Operational complexity
Kafka is operationally more complex than RabbitMQ. A production Kafka cluster needs:
- Multiple brokers (minimum 3 for fault tolerance)
- ZooKeeper or KRaft for coordination (KRaft is newer and removes the ZooKeeper dependency)
- Monitoring for partition lag, consumer group health, and broker disk usage
- Capacity planning for retention (retention = disk space)
RabbitMQ is simpler to operate:
- A single node works for many use cases
- Clustering is straightforward for high availability
- Memory-based by default, so disk planning is less critical
- The management UI provides monitoring out of the box
For small teams without dedicated infrastructure engineers, RabbitMQ's operational simplicity is a real advantage. Managed Kafka services (AWS MSK, Confluent Cloud) reduce the operational burden but add cost.
The decisions on two real projects
Project 1: payment processing system. Tasks: validate payment, charge card, send receipt, update ledger. Each task needed to happen exactly once, in order, by one worker. RabbitMQ with a single queue and three workers. Simple, reliable, done.
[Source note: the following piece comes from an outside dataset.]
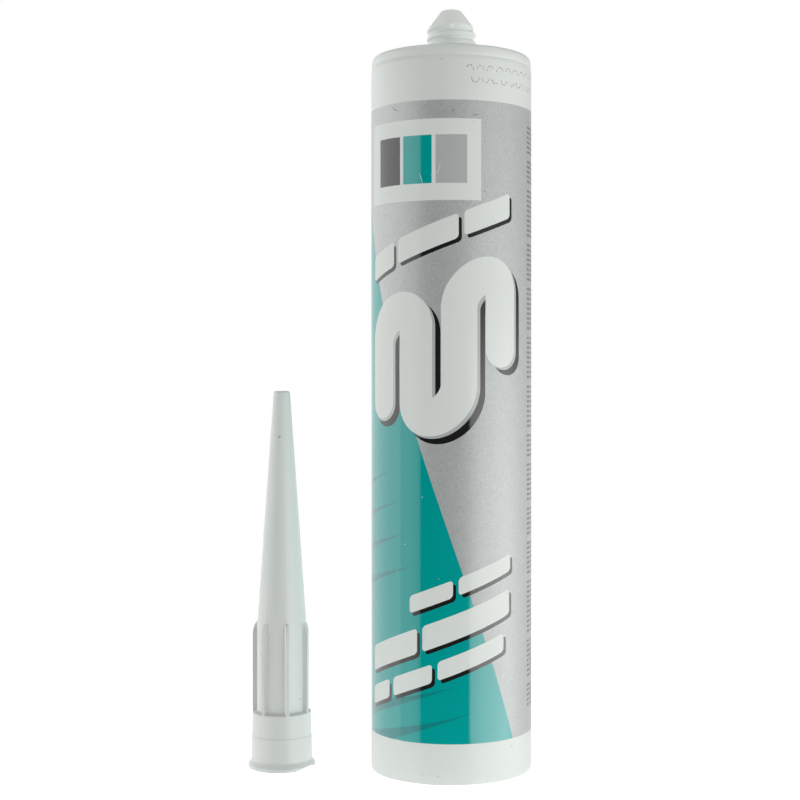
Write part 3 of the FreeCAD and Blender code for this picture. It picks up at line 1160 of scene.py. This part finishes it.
@dataclass
class FinePrint(Label):
    """Columns of fine dashes on the barrel's side and back, with a pale panel over two of them."""

    columns_of_dashes: tuple[Column, ...] = (
        Column(29.7, 50.0, 18.0, 199.0),
        Column(54.0, 71.0, 20.0, 146.0),
        Column(74.5, 91.0, 20.0, 146.0),
    )
    panel: Four = (54.0, 91.0, 152.0, 198.1)
    inset: float = 2.0
    header_height: float = 7.5
    header_gap: float = 2.5
    gap: float = 0.7
    ragged: float = 1.6
    last_ragged: float = 9.0
    seed: int = 11

    def rows(self, column: Column, chance: np.random.Generator, layer: Layer) -> list[Patch]:
        """The dashes of a column, in rows of uneven length with a bare row now and then."""
        made = []
        count = int((column.high - column.low) / column.pitch)
        bare = set(np.cumsum(chance.integers(6, 13, count)).tolist())
        for number in range(count):
            if number in bare:
                continue
            low = column.high - (number + 1) * column.pitch
            short = self.last_ragged if number + 1 in bare else self.ragged
            end = column.right - float(chance.uniform(0.0, short))
            left = column.left
            while left < end - 1.0:
                right = min(left + float(chance.uniform(1.4, 5.2)), end)
                made.append(self.quad(box(left, right, low, low + column.height), layer))
                left = right + self.gap
        return made

    def build(self) -> None:
        """Make the columns, the panel and the fields on the panel."""
        chance = np.random.default_rng(self.seed)
        made = []
        for column in self.columns_of_dashes:
            made.extend(self.rows(column, chance, Layer.FIGURE))
        left, right, low, high = self.panel
        left, right = left + self.inset, right - self.inset
        low, high = low + self.inset, high - self.inset
        head = high - self.header_height
        under_header = Column(left, right, low, head - self.header_gap)
        made.extend(self.rows(under_header, chance, Layer.EDGE))
        make_piece("print_fine_dashes", Patch.joined(made), FINE_INK)
        make_piece("print_back_panel", self.quad(box(*self.panel), Layer.FIGURE), WHITE_INK)
        header = self.quad(box(left, right, head, high), Layer.SHADOW)
        make_piece("print_back_header", header, TEAL_INK)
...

Project 2: healthcare session tracking. Events: session requested, interpreter matched, session started, message sent, session ended, feedback submitted. Multiple services consume each event independently. Events need to be auditable and replayable. Kafka with one topic and three consumer groups (session management, analytics, compliance logging).
The choice was clear in both cases because the requirements mapped directly to the strengths of each system. When the requirements are ambiguous, default to RabbitMQ. It's simpler to set up, simpler to operate, and if you discover later that you need Kafka's features, the migration path (publish the same events to Kafka while keeping RabbitMQ for task queues) is straightforward.